To come out of this pose, prop yourself up on your elbows, then use your hands to push yourself back up into a sitting position with your bottom on your heels. Now, straighten your legs and come to a reclined pose, lying all the way on your back.
6. Reclining Hero > Ankle Rotations
From lying flat on your back, flex your right foot and raise your right leg so it’s perpendicular to the floor. Engage your stomach muscles to hold your leg in place, then rotate your ankle 10 times clockwise, then 10 times counterclockwise, making sure to keep your knee as still as possible. Lower your leg back to the floor, making sure that you don’t allow your lower back to come off of the floor, then raise your left leg and do the same clockwise and counterclockwise rotations. You can start out doing one set of rotations and work your way up to three sets over time. As your abs get stronger, you can also do both legs at once to save some time, like in the photo above.
From here, come onto all fours to prepare for the next posture.

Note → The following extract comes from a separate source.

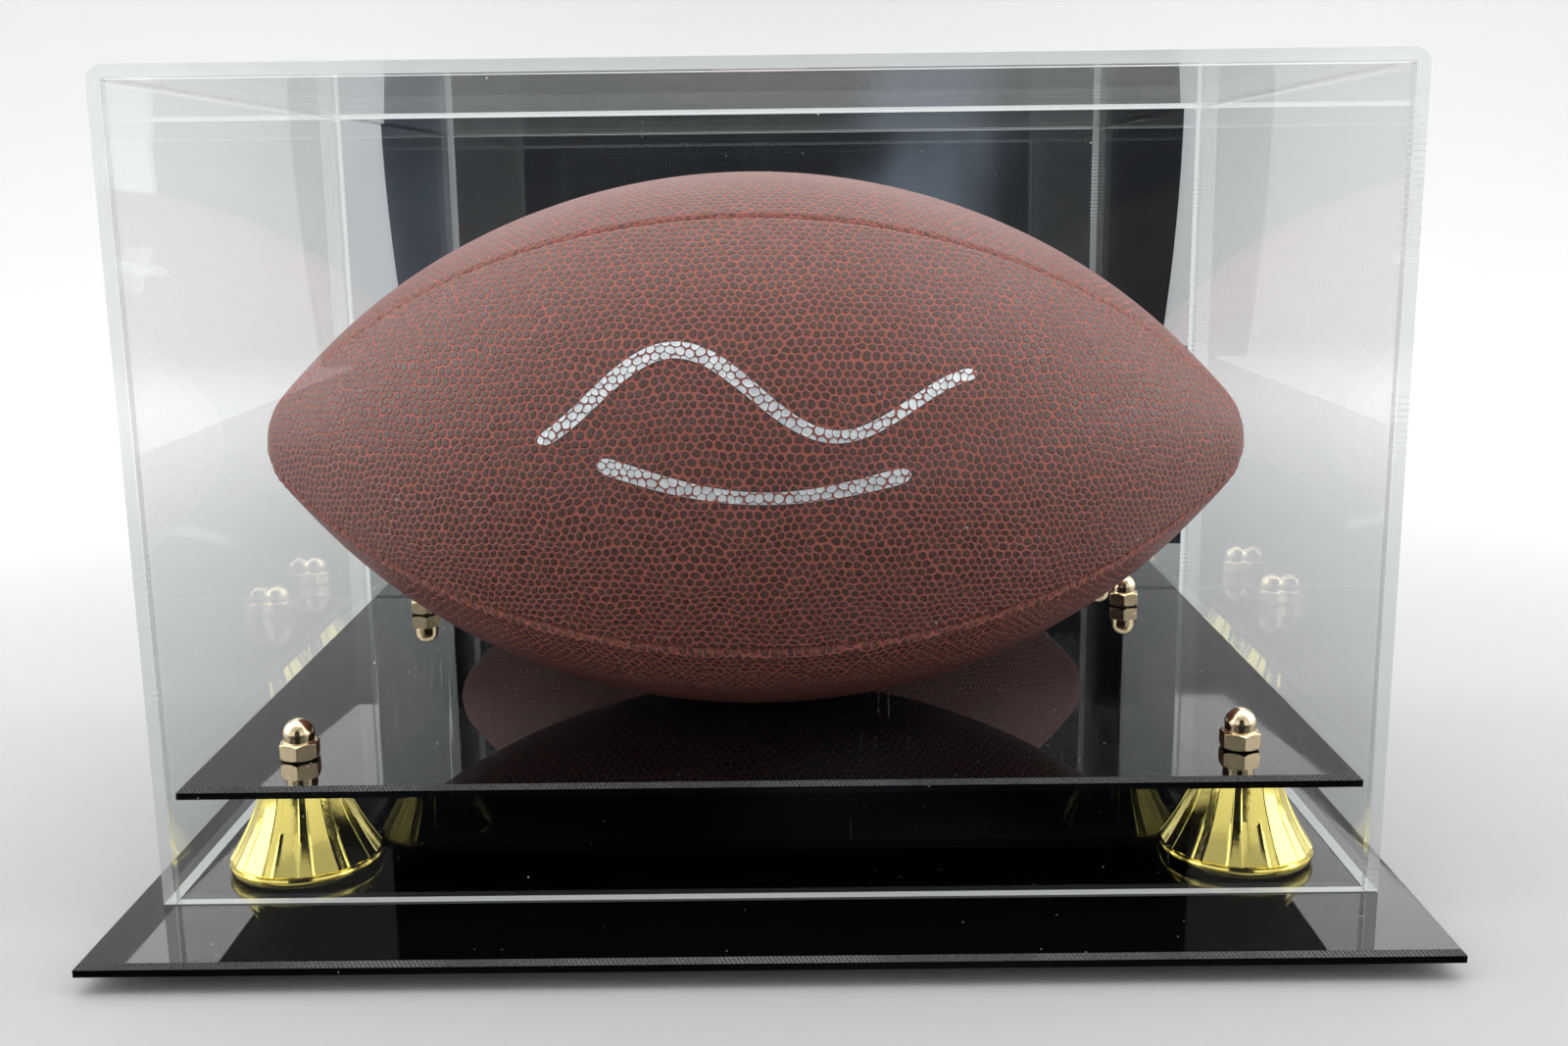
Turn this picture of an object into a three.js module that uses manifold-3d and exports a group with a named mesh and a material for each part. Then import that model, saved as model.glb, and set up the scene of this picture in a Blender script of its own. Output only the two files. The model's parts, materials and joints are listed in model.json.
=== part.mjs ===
// Football display case: a clear acrylic cover with a mirrored back stands on a black acrylic base, round a
// black deck that four gold risers hold up, and a football lies on the deck.
// Millimetres, +Z up, front towards -Y. The origin is the middle of the base's outline, on the table.
import * as THREE from "three";
import { mergeVertices } from "three/addons/utils/BufferGeometryUtils.js";
import Module from "manifold-3d";

const GAP = 0.3; // between pieces that touch on the real object

const BASE = { width: 330, depth: 251, thickness: 3, bevel: 1.2 };
const FOOT = { topRadius: 9, bottomRadius: 6.5, height: 4.5, sideInset: 10, frontInset: 6 };
const COVER = { width: 311, depth: 209, height: 208, wall: 3, bend: 4, frontLedge: 33 };
const MIRROR = { thickness: 2, sideGap: 0.6 };
const DECK = { width: 303, thickness: 3, bevel: 1.2, frontGap: 1, rearGap: 1, rise: 30 };
const RISER = {
  halfSpacing: 126,
  edgeInset: 22.5,
  footRadius: 18.3,
  rimRadius: 20.3,
  rimHeight: 2.8,
  fluteStart: 3.8,
  fluteRadius: 19.7,
  topRadius: 10.3,
  flare: 1.6,
  flutes: 12,
  panelShare: 2 / 3,
};
const SCREW = { radius: 2, clearance: 0.4, headRadius: 4, headHeight: 2.6, slot: 1, reach: 7 };
const NUT = { acrossFlats: 9.6, height: 4.6, chamfer: 0.5, domeRadius: 4.15, collar: 2, boreDepth: 8 };
const NUT_TURN = { front_left: 6, front_right: 0, rear_left: 14, rear_right: -9 };
const BALL = {
  halfLength: 141.6,
  radius: 76.4,
  taper: 1.48,
  tipRoundness: 0.44,
  skin: 2.6,
  bladderWall: 1,
  offsetX: -3.5,
  frontGap: 1.5,
  tiltDegrees: 0.5,
};
const SEAM_DEGREES = { top_front: 58, bottom_front: -38, bottom_rear: -122, top_rear: 142 };
const LACE = { halfLength: 55, width: 5, thickness: 1.8, bars: 8, barSpan: 9, stripSpan: 1.9 };
const VALVE = { angleDegrees: 190, radius: 2.6, bore: 0.8 };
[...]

7. Ankle Rotations > Downward Facing Dog
From a hands and knees position, push with your hands and feet, straightening your legs to come into downward facing dog. Your weight should be pretty evenly distributed between your hands and feet, and you want to make sure you’re pulling your shoulder blades together and keeping your neck in a neutral position. Let gravity gently pull your heels toward the floor, though it is totally fine if you can’t place your feet flat down. Stay here and breathe for 30 seconds.
8. Downward Dog > Pigeon Pose
From downward dog, swing your right leg through your arms, and bend that right leg before placing it on the floor with your knee right between your hands. Extend your left leg behind you, and press with your hands on the floor, arching your back. You should feel a good stretch in your hips and along the front of your body. Hold this pose for 10 deep breaths, then switch your legs and repeat on the left side.
To come out of pigeon pose, flex the back foot, and swing it around in front of you. Straighten the front leg, so you’re sitting up straight with your legs sticking out in front of you. Now, come to a standing position.
9. Pigeon Pose > Tree Stand
From a standing position, shift your weight to your left leg, lifting your right leg off of the floor. Grab hold of your knee with both hands, focusing on maintaining your balance. If this is as far as you can go, just relax here and breathe. Ready to go further? Place your right foot on the inside of your left thigh, like in the photo above, then bring your hands to prayer position. If you feel comfortable and balanced here, you can complete the pose by raising your arms above your head. Stay here, breathing, for about 30 seconds. If you fall out of the pose, don’t worry! Just start over, and pick up the count where you left off. With practice, this will get easier and easier. When you’re all done place your right foot back on the floor, shift your weight to the right, and repeat on the left side.
To come out of the pose, release your left foot and come back to standing.
10. Tree Stand > Savasana
From tree stand, come to a sitting position on the floor, then recline, so that you’re lying on your back. Place your arms a little bit away from your sides and your feet about hip-width apart. Relax, and let your legs rotate outward. Focus on relaxing all of your muscles, from the top of your head down to your toes as you take deep, relaxing breaths.
Savasana might not seem like an important posture, but it’s just as beneficial as any other in this series. While your body is in savasana, your muscles are processing all of the stretching and strengthening work that you just did. Relax, and let your body recover.
Do you have any post-run yoga postures that you practice? I’d love to hear about your yoga poses for runners!